Hey, that's my dad's birth year--he's officially a boomer and believe me, he fits the negative stereotype of the boomer generation too;-)
I still think Tony has a point and I'll extend it to birth control as well. The "boomers" really were the first generation not only with effective birth control, but the disgusting legal availability of abortion. My parents were what I call "true boomers"--dad was born in 46 and mom in 50 so they were plenty old enough and many like then to have children in 69-75(I was born in 1970). Again, how much impact did effective birth control and then abortion in 73 have on the birth rates for that generation coming of age during that time? Surely you should have seen a pretty good birth rate around my year as those first boomers came of age--1970--if things were status quo on the birth control front, but they weren't--women had the pill now. I'm not even debating birth control, but I don't think its impact can be underestimated when talking about birth statistics in the late 60's and early 70's.
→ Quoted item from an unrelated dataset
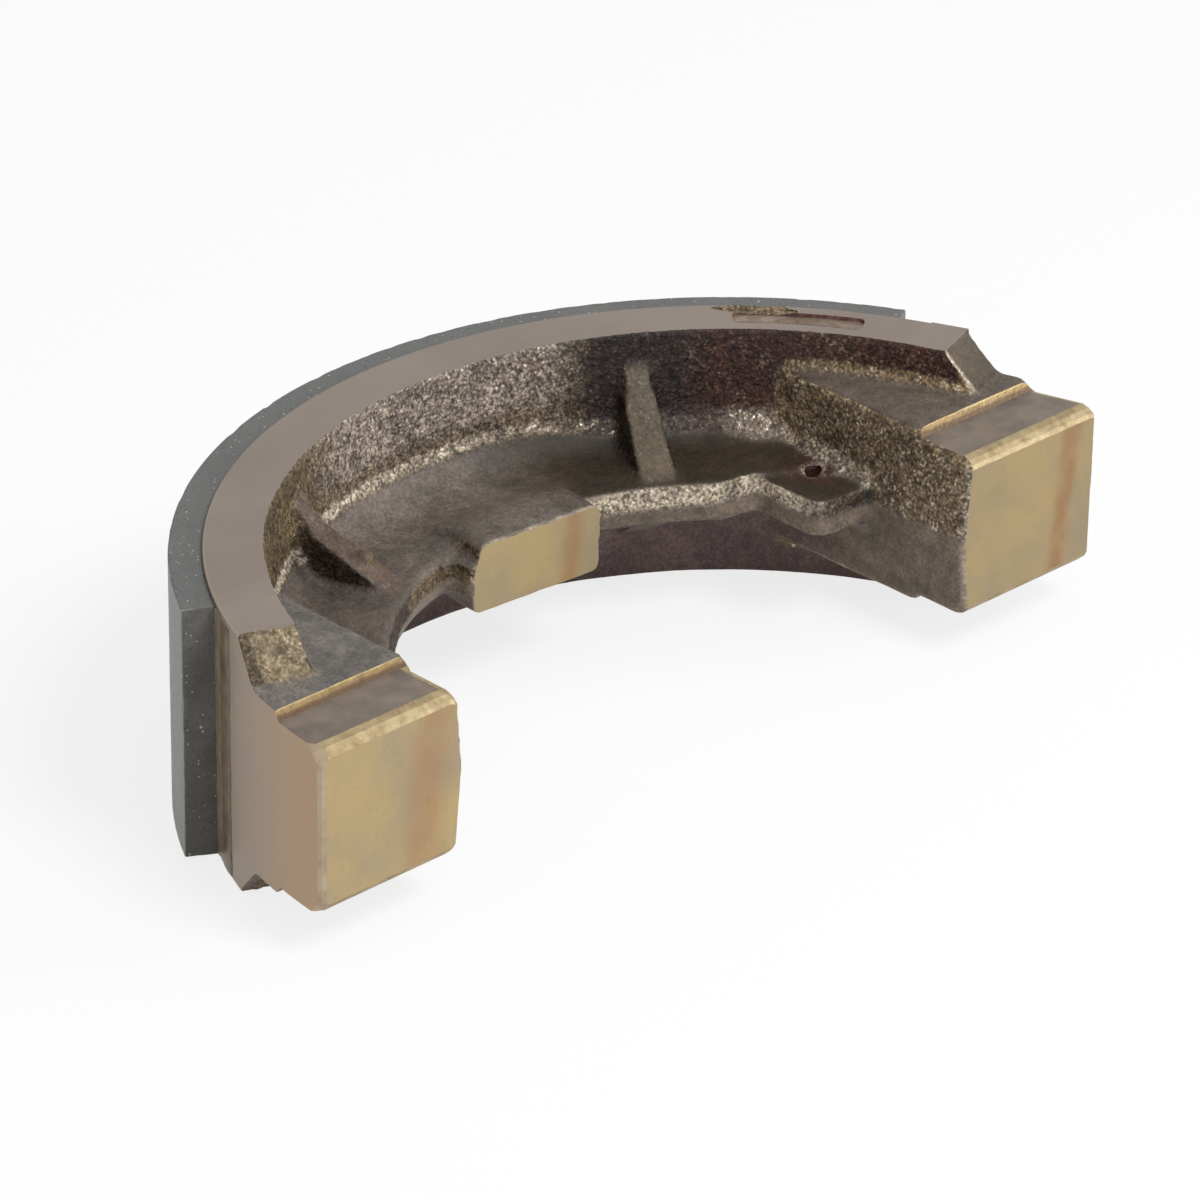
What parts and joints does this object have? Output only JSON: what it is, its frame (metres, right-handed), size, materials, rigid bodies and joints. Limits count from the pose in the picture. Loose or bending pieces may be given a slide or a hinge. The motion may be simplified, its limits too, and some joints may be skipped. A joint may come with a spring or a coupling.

My mom is a fertile myrtle and she took the pill--had me in 70 and then my brother in 76 nd another brother in 81. Without the pill, I suspect I would have had another 2 or 3 siblings born in the 70's and so would many others and the birth rates would have been much higher in the 70's.
I don't know what's more humiliating, the fact that "Skippy from Family Ties" beat me to that thought, or the fact that I know exactly who "Skippy from Family Ties" is.
oops, wanted to add that the pill gave couples the power to delay having children--I think many of my parents peers waited until their 30's and even 40's to have children and it is why you start to see the climb in birth rates again in 1990 where not only are older boomers rounding out families and those who delayed it starting, but younger boomers are just starting and even older genxers are starting families too--big overlap on births during 1990.
I read somewhere before that people born in the early '60's (including me) were considered "'Tweeners". I don't think this is official, but it does seem to fit.
If you ever watched the sitcom "Family Ties", Skippy was the tall, curly-haired kid who hung out with Michael J. Fox's character and was in love with Fox's sister. He was one of the biggest nerds ever portrayed on TV.